1) Dress smart with a tie for your customers – get contract for $250M worth of chips
2) Dress down for customers – don’t get contract for $250M worth of chips.

I’m pretty sure which one I would go for. You don’t need to look futuristic – you need to look smart. And that means wearing a tie.

PJ avatar

Anyone with $250 to spend isn’t going to care if you’re wearing a tie or not.

JamesH avatar

$250Million. And yes, they do mind. That’s why you wear ties on a stand at CES.

Who would you buy from – a smartly dressed person, or a not-smartly dressed person. I would think to myself – if he cannot be bothered to look smart, I wonder what he didn’t bother to tell me about the product. Like it or not, these things matter.

Stewart avatar

No disrespect to the speaker. It’s interesting how times seem to have changed. When I was buying parts in the 80s and 90s the aim was to get past the guy in the suit, to the guy in the tee shirt and jeans who had actually designed the product and could answer the detailed questions we had concerning the system integration issues.

liz avatar

The guy in the suit in this particular instance is the guy who actually designed the product, but I see what you mean. It’s partly a cultural thing; there are a lot of people at CES from business cultures (Japan, Korea, China, India) who would be downright insulted to be presented with a guy in a tee shirt and jeans. If I was doing business in one a country with a similar culture – and I do – I would dress to reflect that. Wearing a suit in this instance is just polite.

Reggie avatar

Looking at this from an Occupy perspective, if Raspberry is merely a marketing stunt for Broadcom then I’m not interested, because I see no future in a world dominated by large, polluting corporations that bribe politicians. Too often we are seeing Linux hijacked by corporate interests and the lackeys of those corporations but experience has shown, corporations have little respect for liberty and free markets; they want monopolies and cartels and disposable Foxconn labor.

liz avatar

Looking at this from a rational and non-conspiratorial perspective, it’s a jolly good thing for you that Raspi *isn’t* a marketing stunt for Broadcom, isn’t it?

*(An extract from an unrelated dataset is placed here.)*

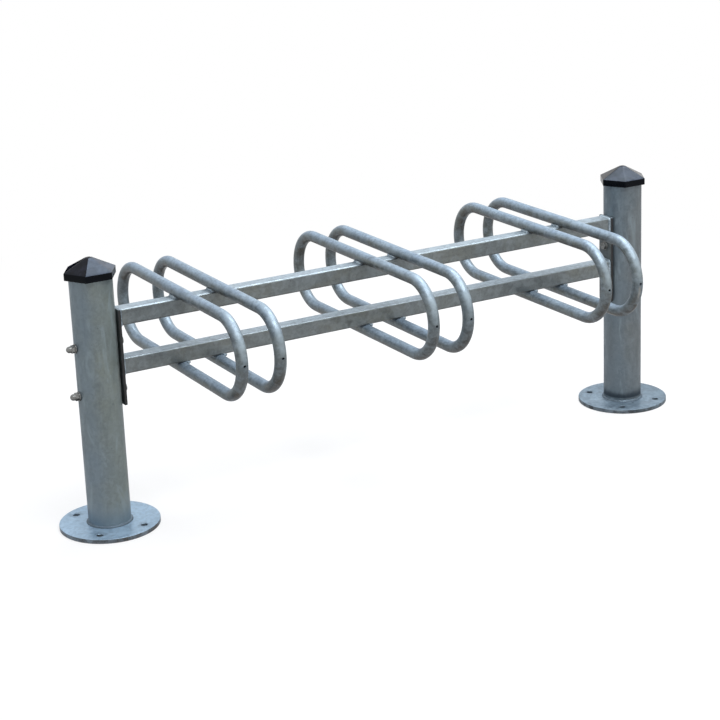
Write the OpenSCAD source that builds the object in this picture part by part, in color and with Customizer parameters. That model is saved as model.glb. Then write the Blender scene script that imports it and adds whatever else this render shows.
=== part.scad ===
// Double-sided bicycle rack: two round posts on round base flanges carry two square rails,
// and three pairs of closed tube hoops hold the wheels. Millimetres, +Z up, +X along the rails.

/* [Posts] */
// Distance between the two post axes
post_spacing = 1140; // [980:10:1600]
// Outside diameter of a post tube
post_od = 76.1; // [60:0.1:90]
// Wall thickness of a post tube
post_wall = 2.9; // [2:0.1:5]
// Height of the post tube's top end above the ground
post_top = 470; // [440:1:600]

/* [Base flanges] */
// Diameter of a base flange
flange_od = 180; // [170:1:240]
// Thickness of a base flange
flange_t = 8; // [5:0.5:15]
// Distance from an anchor hole's middle out to the flange's rim
anchor_inset = 20; // [12:0.5:22]
// Diameter of an anchor hole
anchor_hole_d = 12; // [8:0.5:16]
// Leg of the weld fillet around the foot of a post
foot_weld = 3.5; // [3:0.5:9]

/* [Caps] */
// Wall of the cap's skirt at the middle of each flat
cap_wall = 3.3; // [2:0.1:6]
// Height of the cap's straight skirt
cap_skirt_h = 13; // [11:0.5:25]
// Length of post that the skirt covers
cap_lap = 10; // [5:0.5:10]
// Height of the cap's six-sided roof
cap_roof_h = 23; // [10:0.5:40]
// Flat at the tip of the roof, across corners
cap_tip = 8; // [2:0.5:20]
// Length of the cap's sleeve inside the post
cap_sleeve_h = 22; // [10:1:40]
// Wall of the cap's sleeve
cap_sleeve_wall = 2; // [1:0.1:4]
// Clearance between the cap and the post, on the radius
cap_clear = 0.25; // [0.1:0.05:0.5]

/* [Rails] */
// Side of the square rail tube
rail_size = 30; // [25:1:34]
// Wall thickness of the rail tube
rail_wall = 2.6; // [1.5:0.1:3]
// Outside corner radius of the rail tube
rail_round = 3.5; // [3:0.5:5]
// Height of the upper rail's top face above the ground
rail_top = 396; // [380:1:415]
// Distance from the upper rail's top face down to the lower rail's
rail_drop = 89; // [75:1:105]

/* [End plates] */
// Width of an end plate
plate_w = 40; // [38:1:60]
// Thickness of an end plate
plate_t = 5; // [3:0.5:8]
// Height of an end plate above the upper rail's top face
plate_rise = 1.5; // [0.5:0.5:6]
// Length of an end plate below the lower rail
plate_drop = 55; // [40:1:80]
// Corner radius of an end plate
plate_round = 2; // [0.5:0.5:5]
// Leg of the weld around a rail's end
rail_weld = 3; // [2:0.5:4]

/* [Hoops] */
// Outside diameter of a hoop tube
hoop_od = 21.3; // [16:0.1:25]
// Wall thickness of a hoop tube
hoop_wall = 2.3; // [1.5:0.1:3]
// Distance from the rails' middle plane to a hoop's end, at the tube's centre
hoop_reach = 255; // [200:5:350]
// Distance between the two hoops of a pair, centre to centre
pair_gap = 72; // [55:1:90]
// Distance from one pair of hoops to the next
pair_pitch = 376; // [300:2:400]
// Diameter of the vent hole at a hoop's end
vent_d = 5; // [3:0.5:8]
// Radius of the weld beads between hoops and rails
hoop_weld_r = 4.5; // [3:0.5:6]

/* [Bolts] */
// Thread diameter of the through bolts
bolt_d = 8; // [6:0.5:10]
// Size across the flats of bolt heads and dome nuts
hex_flats = 13; // [12:0.5:17]
// Height of a bolt's hexagonal head
head_h = 5.3; // [4:0.1:7]
// Diameter of a washer
washer_od = 17; // [16:0.5:24]
// Thickness of a washer
washer_t = 1.6; // [1:0.1:3]
// Height of a dome nut's hexagon
nut_hex_h = 6.5; // [5:0.1:9]
// Diameter of a dome nut's dome
nut_dome_d = 12; // [11:0.5:12]
// Full height of a dome nut
nut_h = 15; // [13.5:0.1:18]
// Length of thread inside a dome nut
nut_grip = 10; // [8:0.5:10]
// Length of a short bolt past the nut inside the right post
bolt_tail = 2; // [1:0.5:5]
// Clearance between that nut and the bore of the post
nut_clear = 0.1; // [0.05:0.05:0.3]
// Gap around a bolt in its holes, on the radius
bolt_clear = 0.5; // [0.2:0.1:1]
// Gap between the bolt and its nut or washers, on the radius
thread_clear = 0.1; // [0.05:0.05:0.3]

/* [Hidden] */
$fn = 72;
// Overrun of every cut past the face that it opens
over = 1;
// Number of hoop pairs along the rails
pairs = 3;
post_r = post_od / 2;
post_bore_r = post_r - post_wall;
post_x = post_spacing / 2;
flange_r = flange_od / 2;
hoop_r = hoop_od / 2;
vent_r = vent_d / 2;
bolt_r = bolt_d / 2;
washer_r = washer_od / 2;
dome_r = nut_dome_d / 2;

// The anchor holes lie on one circle, at these shares of its radius along and across the rails
anchor_x_share = 0.6;
anchor_y_share = 0.8;
anchor_circle_r = flange_r - anchor_inset;

// Heights of the rails, the end plates and the bolts
lower_top = rail_top - rail_drop;
lower_bottom = lower_top - rail_size;
plate_top = rail_top + plate_rise;
plate_bottom = lower_bottom - plate_drop;
plate_h = plate_top - plate_bottom;
upper_bolt_z = (rail_top - rail_size + lower_top) / 2;
lower_bolt_z = (lower_bottom + plate_bottom) / 2;

// The plates stand against the posts, and the rails end on the plates
plate_x = post_r + plate_t;
rail_half = post_x - plate_x;

// A hoop's tube lies on the upper rail and under the lower one, and bends in full half circles
hoop_top_z = rail_top + hoop_r;
hoop_bottom_z = lower_bottom - hoop_r;
hoop_bend = (hoop_top_z - hoop_bottom_z) / 2;
hoop_z = (hoop_top_z + hoop_bottom_z) / 2;
hoop_straight = hoop_reach - hoop_bend;
// Bead length along a hoop, on the flat of a rail
bead_len = rail_size - 2 * rail_round;

// Place of a bead's middle out from the tube's middle, as a share of the tube's radius
bead_place_share = 0.6;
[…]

Have to say, those of us on the team who aren’t Broadcom people can get quite sore at this sort of insinuation. I’ve had to give up paying work for the last six months because we needed someone to do my job on the project, and because I believe that Raspberry Pi is a good and responsible thing to do. To be accused after all that (even from someone looking “from an Occupy perspective”) to be a marketing shill for a multinational is, if I’m frank, outright insulting.

JamesH avatar

To be honest, even as a Broadcom employee who spends a lot of non-work time helping out here, I find it insulting as well.

Reggie – returnest thou under thy bridge.

RN avatar

You need to go back and retake English class. Your punctuation and spelling error are outrageous. If you want to be a company I and many other people will buy from you need to make everything gramatically correct.

liz avatar

This is a joke, right?

JamesH avatar

Surely (s)he does’t mean all the comments? That’s the only place I’ve seen grammar and spelling mistakes!

Ros avatar

This site makes me feel young again. I do hope its a success and I hope it does turn the ICT curriculum upside down because what you do in Britian we end up doing here in Australia. Very exciting. PS I tried to be spelling free and grammatically correct for your other reader! I didn’t realise it was a prereq for blogs!